Task objective
Extract every line below, verbatim.

Data provided
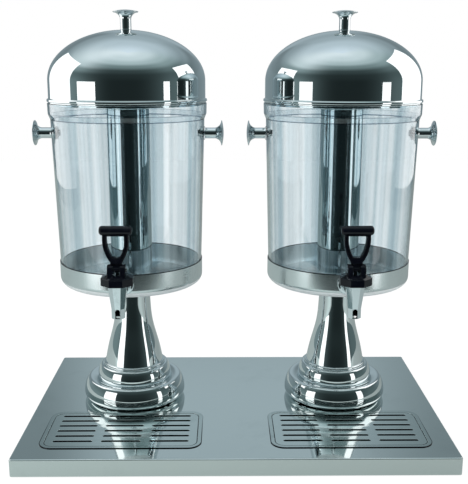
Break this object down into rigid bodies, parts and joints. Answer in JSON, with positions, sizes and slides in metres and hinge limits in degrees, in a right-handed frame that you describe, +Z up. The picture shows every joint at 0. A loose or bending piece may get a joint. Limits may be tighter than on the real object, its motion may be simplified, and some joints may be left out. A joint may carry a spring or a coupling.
{
  "type": "juice dispenser",
  "caption": "Clear lidded drink jars on pedestals, each with a lever tap, side by side on a flat tray with slotted drip grids.",
  "frame": {"origin": "on the table under the centre of the tray", "axes": "+X to the right seen from the front, +Y to the back (the taps face -Y), +Z up"},
  "size_m": [0.57, 0.358, 0.5793],
  "materials": {
    "tray_steel": "polished sheet, slightly satin",
    "polished_steel": "mirror polished",
    "dish_steel": "satin polished",
    "turned_steel": "mirror polished, turned",
    "grid_steel": "polished sheet with punched slots",
    "pan_steel": "pressed sheet",
    "screw_steel": "plain fasteners",
    "pin_steel": "ground rod",
    "tap_chrome": "plated, bright",
    "clear_jar": "clear, glossy",
    "black_plastic": "moulded, soft gloss",
    "black_rubber": "matt",
    "white_silicone": "matt, translucent white"
  },
  "bodies": {
    "base": {"base_tray": "tray_steel", "feet": "black_rubber", "left_pedestal": "polished_steel", "left_base_dish": "dish_steel", "left_dish_gasket": "white_silicone", "left_jar": "clear_jar", "left_side_knob_minus_x": "turned_steel", "left_side_knob_plus_x": "turned_steel", "left_side_knob_washers": "white_silicone", "left_side_knob_screws": "screw_steel", "left_ice_tube": "polished_steel", "left_ice_tube_gasket": "white_silicone", "left_tie_rod": "screw_steel", "left_spreader_washer": "screw_steel", "left_tie_nut": "screw_steel", "left_tap_body": "tap_chrome", "left_tap_outer_washer": "black_rubber", "left_tap_inner_washer": "black_rubber", "left_tap_nut": "tap_chrome", "left_tap_bonnet": "black_plastic", "left_drip_pan": "pan_steel", "right_pedestal": "polished_steel", "right_base_dish": "dish_steel", "right_dish_gasket": "white_silicone", "right_jar": "clear_jar", "right_side_knob_minus_x": "turned_steel", "right_side_knob_plus_x": "turned_steel", "right_side_knob_washers": "white_silicone", "right_side_knob_screws": "screw_steel", "right_ice_tube": "polished_steel", "right_ice_tube_gasket": "white_silicone", "right_tie_rod": "screw_steel", "right_spreader_washer": "screw_steel", "right_tie_nut": "screw_steel", "right_tap_body": "tap_chrome", "right_tap_outer_washer": "black_rubber", "right_tap_inner_washer": "black_rubber", "right_tap_nut": "tap_chrome", "right_tap_bonnet": "black_plastic", "right_drip_pan": "pan_steel"},
    "left_lid": {"left_lid": "polished_steel", "left_lid_knob": "turned_steel", "left_lid_knob_screw": "screw_steel"},
    "left_lever": {"left_tap_lever": "black_plastic", "left_tap_lever_pin": "pin_steel"},
    "left_valve": {"left_tap_stem": "pin_steel", "left_seat_cup": "white_silicone"},
    "left_grid": {"left_drip_grid": "grid_steel"},
    "right_lid": {"right_lid": "polished_steel", "right_lid_knob": "turned_steel", "right_lid_knob_screw": "screw_steel"},
    "right_lever": {"right_tap_lever": "black_plastic", "right_tap_lever_pin": "pin_steel"},
    "right_valve": {"right_tap_stem": "pin_steel", "right_seat_cup": "white_silicone"},
    "right_grid": {"right_drip_grid": "grid_steel"}
  },
  "joints": [
    {"name": "left_lid_lift", "type": "slide", "parent": "base", "child": "left_lid", "axis": [0, 0, 1], "range_m": [0, 0.12]},
    {"name": "left_lever_tilt", "type": "hinge", "parent": "base", "child": "left_lever", "pos_m": [-0.149, -0.1335, 0.2584], "axis": [1, 0, 0], "range_deg": [0, 30], "stiffness_Nm_per_rad": 0.076, "springref_deg": -17.19},
    {"name": "left_valve_lift", "type": "slide", "parent": "base", "child": "left_valve", "axis": [0, 0, 1], "range_m": [0, 0.0026], "deforming": ["left_seat_cup"]},
    {"name": "left_grid_lift", "type": "slide", "parent": "base", "child": "left_grid", "axis": [0, 0, 1], "range_m": [0, 0.1]},
    {"name": "right_lid_lift", "type": "slide", "parent": "base", "child": "right_lid", "axis": [0, 0, 1], "range_m": [0, 0.12]},
    {"name": "right_lever_tilt", "type": "hinge", "parent": "base", "child": "right_lever", "pos_m": [0.149, -0.1335, 0.2584], "axis": [1, 0, 0], "range_deg": [0, 30], "stiffness_Nm_per_rad": 0.076, "springref_deg": -17.19},
    {"name": "right_valve_lift", "type": "slide", "parent": "base", "child": "right_valve", "axis": [0, 0, 1], "range_m": [0, 0.0026], "deforming": ["right_seat_cup"]},
    {"name": "right_grid_lift", "type": "slide", "parent": "base", "child": "right_grid", "axis": [0, 0, 1], "range_m": [0, 0.1]}
  ],
  "couplings": [
    {"joint": "left_valve_lift", "follows": "left_lever_tilt", "m_per_rad": 0.004775},
    {"joint": "right_valve_lift", "follows": "right_lever_tilt", "m_per_rad": 0.004775}
  ]
}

Expected output
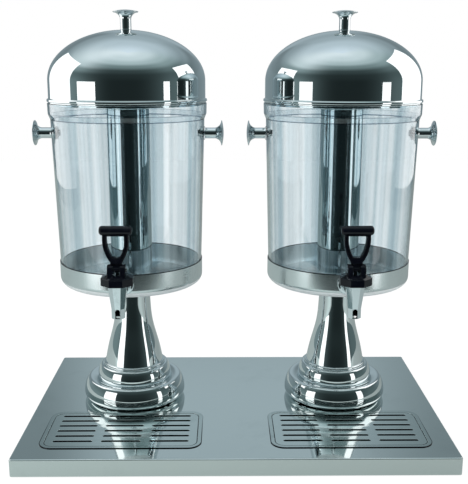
Break this object down into rigid bodies, parts and joints. Answer in JSON, with positions, sizes and slides in metres and hinge limits in degrees, in a right-handed frame that you describe, +Z up. The picture shows every joint at 0. A loose or bending piece may get a joint. Limits may be tighter than on the real object, its motion may be simplified, and some joints may be left out. A joint may carry a spring or a coupling.
{
  "type": "juice dispenser",
  "caption": "Clear lidded drink jars on pedestals, each with a lever tap, side by side on a flat tray with slotted drip grids.",
  "frame": {"origin": "on the table under the centre of the tray", "axes": "+X to the right seen from the front, +Y to the back (the taps face -Y), +Z up"},
  "size_m": [0.57, 0.358, 0.5793],
  "materials": {
    "tray_steel": "polished sheet, slightly satin",
    "polished_steel": "mirror polished",
    "dish_steel": "satin polished",
    "turned_steel": "mirror polished, turned",
    "grid_steel": "polished sheet with punched slots",
    "pan_steel": "pressed sheet",
    "screw_steel": "plain fasteners",
    "pin_steel": "ground rod",
    "tap_chrome": "plated, bright",
    "clear_jar": "clear, glossy",
    "black_plastic": "moulded, soft gloss",
    "black_rubber": "matt",
    "white_silicone": "matt, translucent white"
  },
  "bodies": {
    "base": {"base_tray": "tray_steel", "feet": "black_rubber", "left_pedestal": "polished_steel", "left_base_dish": "dish_steel", "left_dish_gasket": "white_silicone", "left_jar": "clear_jar", "left_side_knob_minus_x": "turned_steel", "left_side_knob_plus_x": "turned_steel", "left_side_knob_washers": "white_silicone", "left_side_knob_screws": "screw_steel", "left_ice_tube": "polished_steel", "left_ice_tube_gasket": "white_silicone", "left_tie_rod": "screw_steel", "left_spreader_washer": "screw_steel", "left_tie_nut": "screw_steel", "left_tap_body": "tap_chrome", "left_tap_outer_washer": "black_rubber", "left_tap_inner_washer": "black_rubber", "left_tap_nut": "tap_chrome", "left_tap_bonnet": "black_plastic", "left_drip_pan": "pan_steel", "right_pedestal": "polished_steel", "right_base_dish": "dish_steel", "right_dish_gasket": "white_silicone", "right_jar": "clear_jar", "right_side_knob_minus_x": "turned_steel", "right_side_knob_plus_x": "turned_steel", "right_side_knob_washers": "white_silicone", "right_side_knob_screws": "screw_steel", "right_ice_tube": "polished_steel", "right_ice_tube_gasket": "white_silicone", "right_tie_rod": "screw_steel", "right_spreader_washer": "screw_steel", "right_tie_nut": "screw_steel", "right_tap_body": "tap_chrome", "right_tap_outer_washer": "black_rubber", "right_tap_inner_washer": "black_rubber", "right_tap_nut": "tap_chrome", "right_tap_bonnet": "black_plastic", "right_drip_pan": "pan_steel"},
    "left_lid": {"left_lid": "polished_steel", "left_lid_knob": "turned_steel", "left_lid_knob_screw": "screw_steel"},
    "left_lever": {"left_tap_lever": "black_plastic", "left_tap_lever_pin": "pin_steel"},
    "left_valve": {"left_tap_stem": "pin_steel", "left_seat_cup": "white_silicone"},
    "left_grid": {"left_drip_grid": "grid_steel"},
    "right_lid": {"right_lid": "polished_steel", "right_lid_knob": "turned_steel", "right_lid_knob_screw": "screw_steel"},
    "right_lever": {"right_tap_lever": "black_plastic", "right_tap_lever_pin": "pin_steel"},
    "right_valve": {"right_tap_stem": "pin_steel", "right_seat_cup": "white_silicone"},
    "right_grid": {"right_drip_grid": "grid_steel"}
  },
  "joints": [
    {"name": "left_lid_lift", "type": "slide", "parent": "base", "child": "left_lid", "axis": [0, 0, 1], "range_m": [0, 0.12]},
    {"name": "left_lever_tilt", "type": "hinge", "parent": "base", "child": "left_lever", "pos_m": [-0.149, -0.1335, 0.2584], "axis": [1, 0, 0], "range_deg": [0, 30], "stiffness_Nm_per_rad": 0.076, "springref_deg": -17.19},
    {"name": "left_valve_lift", "type": "slide", "parent": "base", "child": "left_valve", "axis": [0, 0, 1], "range_m": [0, 0.0026], "deforming": ["left_seat_cup"]},
    {"name": "left_grid_lift", "type": "slide", "parent": "base", "child": "left_grid", "axis": [0, 0, 1], "range_m": [0, 0.1]},
    {"name": "right_lid_lift", "type": "slide", "parent": "base", "child": "right_lid", "axis": [0, 0, 1], "range_m": [0, 0.12]},
    {"name": "right_lever_tilt", "type": "hinge", "parent": "base", "child": "right_lever", "pos_m": [0.149, -0.1335, 0.2584], "axis": [1, 0, 0], "range_deg": [0, 30], "stiffness_Nm_per_rad": 0.076, "springref_deg": -17.19},
    {"name": "right_valve_lift", "type": "slide", "parent": "base", "child": "right_valve", "axis": [0, 0, 1], "range_m": [0, 0.0026], "deforming": ["right_seat_cup"]},
    {"name": "right_grid_lift", "type": "slide", "parent": "base", "child": "right_grid", "axis": [0, 0, 1], "range_m": [0, 0.1]}
  ],
  "couplings": [
    {"joint": "left_valve_lift", "follows": "left_lever_tilt", "m_per_rad": 0.004775},
    {"joint": "right_valve_lift", "follows": "right_lever_tilt", "m_per_rad": 0.004775}
  ]
}